> **WHAT IS NEEDED**
Would you print the material exactly, starting at its first line and ending at the line holding "metres, +Z up."?

┌──

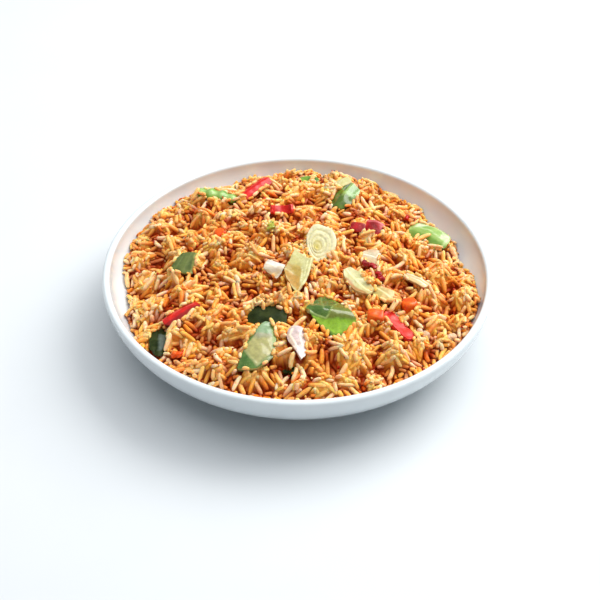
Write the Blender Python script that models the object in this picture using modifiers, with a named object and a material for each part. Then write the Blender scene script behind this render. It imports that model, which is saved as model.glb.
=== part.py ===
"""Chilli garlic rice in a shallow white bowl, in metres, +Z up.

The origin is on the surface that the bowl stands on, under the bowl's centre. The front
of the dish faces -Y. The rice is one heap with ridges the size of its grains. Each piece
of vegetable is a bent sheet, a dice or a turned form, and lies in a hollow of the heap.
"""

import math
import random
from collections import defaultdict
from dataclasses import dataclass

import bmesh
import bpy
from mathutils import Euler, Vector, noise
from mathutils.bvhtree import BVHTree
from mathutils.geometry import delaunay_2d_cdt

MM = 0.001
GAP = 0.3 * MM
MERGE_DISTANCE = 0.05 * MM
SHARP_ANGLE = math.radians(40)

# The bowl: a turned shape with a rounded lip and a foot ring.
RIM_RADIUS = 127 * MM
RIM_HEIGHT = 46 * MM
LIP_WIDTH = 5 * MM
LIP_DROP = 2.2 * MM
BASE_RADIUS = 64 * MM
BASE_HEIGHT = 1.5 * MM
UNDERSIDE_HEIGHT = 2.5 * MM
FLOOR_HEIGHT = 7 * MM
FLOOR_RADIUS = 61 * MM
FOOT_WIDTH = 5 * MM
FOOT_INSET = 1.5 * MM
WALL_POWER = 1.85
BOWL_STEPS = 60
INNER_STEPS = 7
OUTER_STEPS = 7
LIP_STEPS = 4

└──

> **COMPLETE OUTPUT**
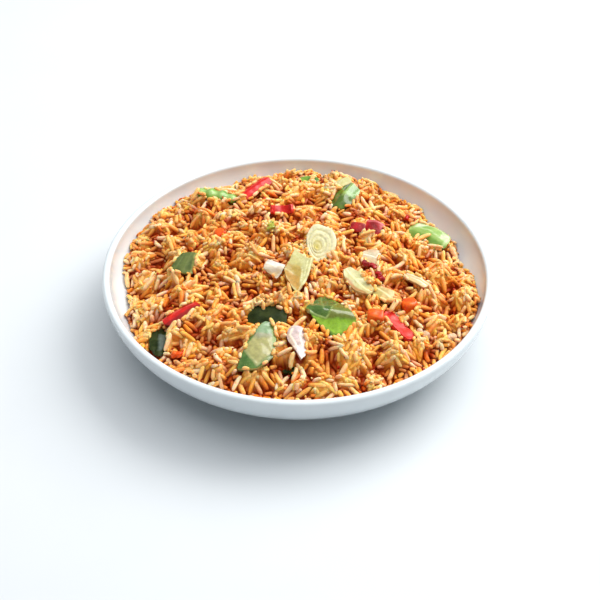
Write the Blender Python script that models the object in this picture using modifiers, with a named object and a material for each part. Then write the Blender scene script behind this render. It imports that model, which is saved as model.glb.
=== part.py ===
"""Chilli garlic rice in a shallow white bowl, in metres, +Z up.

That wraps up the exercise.